I have already flagged to our OS and device team this particular issue, so they can look at it and try and determine why this doesn’t work. Hopefully they can come back to you with some more information, although they are all based in Europe so this may be some time tomorrow.
To be clear, you actually said “I am using dt_overlays to program the RPI kernel to begin the shutdown process, including send SIGTERM signals to every container.” This was not immediately obvious to me that you were using gpio-shutdown, as you had not mentioned it and it’s not actually what gpio-shutdown does (in fact firing a KEY_POWER event which logind then captures to start the shutdown process).
As mentioned in my last message, it’s entirely possible this is down to a missing udev rule , which if setup may solve your problem (for example as referenced in this thread: https://www.raspberrypi.org/forums/viewtopic.php?t=185571#p1172933 ). You will have to set this rule in a service container to add it, and if this does work, it’s something we can look at adding back into the OS if for some reason we missed it (and as said, hopefully the OS folks will get back to you tomorrow).
I’m sorry my efforts have not lead to the solution you currently require, although I have tried to propose something else that, having tested myself, I believe would work.

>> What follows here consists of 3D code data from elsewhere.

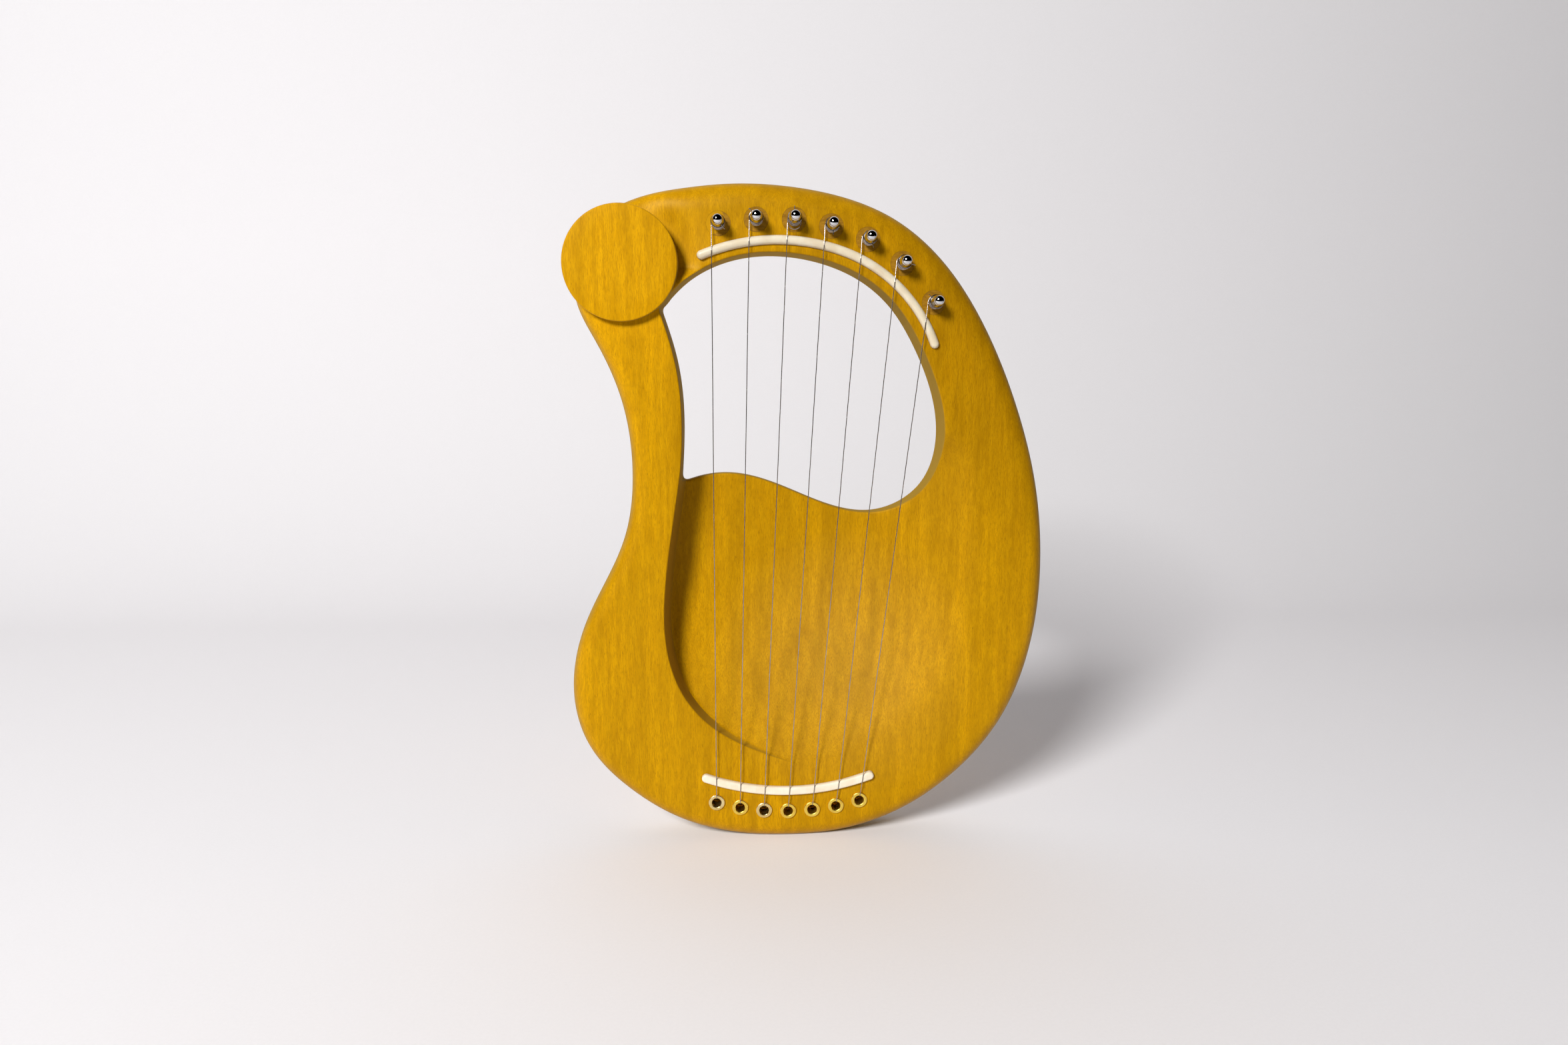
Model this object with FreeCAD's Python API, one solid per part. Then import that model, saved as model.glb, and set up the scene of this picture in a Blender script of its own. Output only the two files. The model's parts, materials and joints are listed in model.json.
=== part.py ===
"""Seven-string lyre harp: a carved wooden body, two saddles, seven tuned steel strings.

Frame: +Z up with the harp standing on its foot, +X to the right seen from the front, the strings face -Y.
The origin is under the middle of the harp, level with its foot. Lengths are millimetres.
"""

import FreeCAD
import Part
import math
import os

Vector = FreeCAD.Vector

# Body block
BODY_THICKNESS = 34.0
BACK_Y = BODY_THICKNESS / 2
FRONT_Y = -BODY_THICKNESS / 2
FRONT_ROUND = 10.0
BACK_ROUND = 5.0

# Round boss at the top of the left arm
BOSS_X = -107.5
BOSS_Z = 349.5
BOSS_RADIUS = 32.5
BOSS_PROUD = 5.0
BOSS_EDGE_ROUND = 0.8

# Outline of the body, a closed curve, clockwise from the boss and back to it; it closes inside the boss.
# It dips a little below z = 0, where the foot is cut flat.
OUTLINE = [
    (-119.0, 377.0),
    (-103.5, 385.8),
    (-74.0, 392.4),
    (-43.0, 395.3),
    (-12.5, 394.0),
    (18.0, 388.6),
    (48.5, 376.8),
    (78.5, 352.7),
    (103.0, 318.0),
    (124.3, 271.6),
    (138.4, 223.4),
    (143.3, 174.0),
    (138.7, 123.3),
    (120.0, 71.6),
    (88.0, 34.2),
    (54.6, 12.4),
    (21.0, 1.6),
    (-13.0, -1.1),
    (-47.0, 1.5),
    (-80.0, 11.6),
    (-111.0, 32.0),
    (-134.0, 58.5),
    (-143.3, 97.0),
    (-133.2, 141.2),
    (-110.1, 189.9),
    (-104.4, 232.0),
    (-109.9, 272.5),
    (-124.3, 306.8),
    (-134.0, 328.0),
]

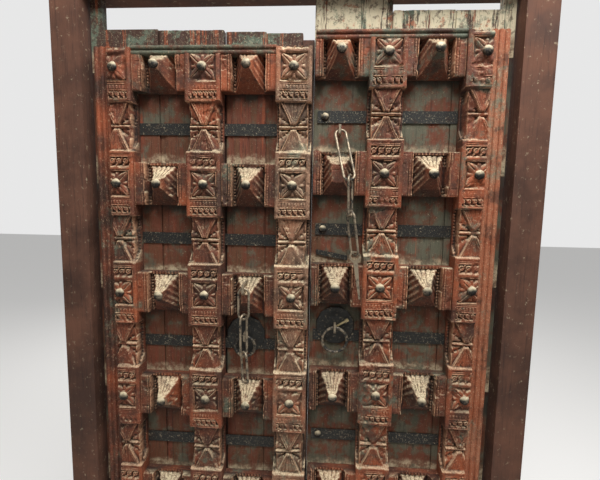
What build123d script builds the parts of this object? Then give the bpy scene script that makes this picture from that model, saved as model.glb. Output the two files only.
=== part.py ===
"""Pair of carved timber door leaves in a plain timber frame, in millimetres.

X runs to the right, Y away from the viewer, Z up. The carved side looks towards -Y.
X = 0 is the middle of the meeting stile, Y = 0 the front face of the planks and
Z = 0 the underside of the threshold. The leaves open away from the viewer.
"""
from build123d import *
from math import cos, radians, sin
import os

# Layout shared by both leaves
stile_spacing = 270.0
row_pitch = 342.0
row_count = 6
first_row_height = 175.0
right_leaf_rise = 40.0
plank_thickness = 28.0

# Stiles: wide blocks at the rails, a narrower shaft with hourglass carving between
block_width = 105.0
block_height = 200.0
block_depth = 60.0
shaft_width = 86.0
shaft_depth = 36.0
hinge_stile_offset = 540.0
hinge_stile_cut = 18.0
stile_foot = 110.0
middle_stile_rise = 38.0
hinge_stile_rise = 18.0

# Carving on the blocks
frieze_width = 84.0
frieze_cut = 6.0
upper_frieze_rise = 66.0
upper_frieze_height = 30.0
lower_frieze_drop = 78.0
lower_frieze_height = 20.0
frieze_leaves = 3
leaf_width = 24.0
leaf_height = 24.0
rosette_size = 80.0
rosette_petal = 50.0
rosette_waist = 13.0

# Hourglass carving on the shafts
hourglass_width = 78.0
hourglass_waist = 18.0
hourglass_relief = 18.0
hourglass_slope = 20.0
roll_height = 9.0
roll_relief = 13.0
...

Whilst I also understand, to a degree, your concerns about containers, these still run whilst OTA updates are occurring until all of the new images have been saved and the Supervisor is ready to start the new version of the application. Should a container terminate, it will also restart it. In situations where crash restarts which do not lead to the successful execution of a container may occur, sending a SIGTERM to them becomes moot, as they will not deal with the signal cleanly anyway. We very rarely see problems in the field with the download or execution of images/containers, which is why we recommend this type of approach.
I still hope we can come through for you, and we shall see what response the OS team can give us tomorrow.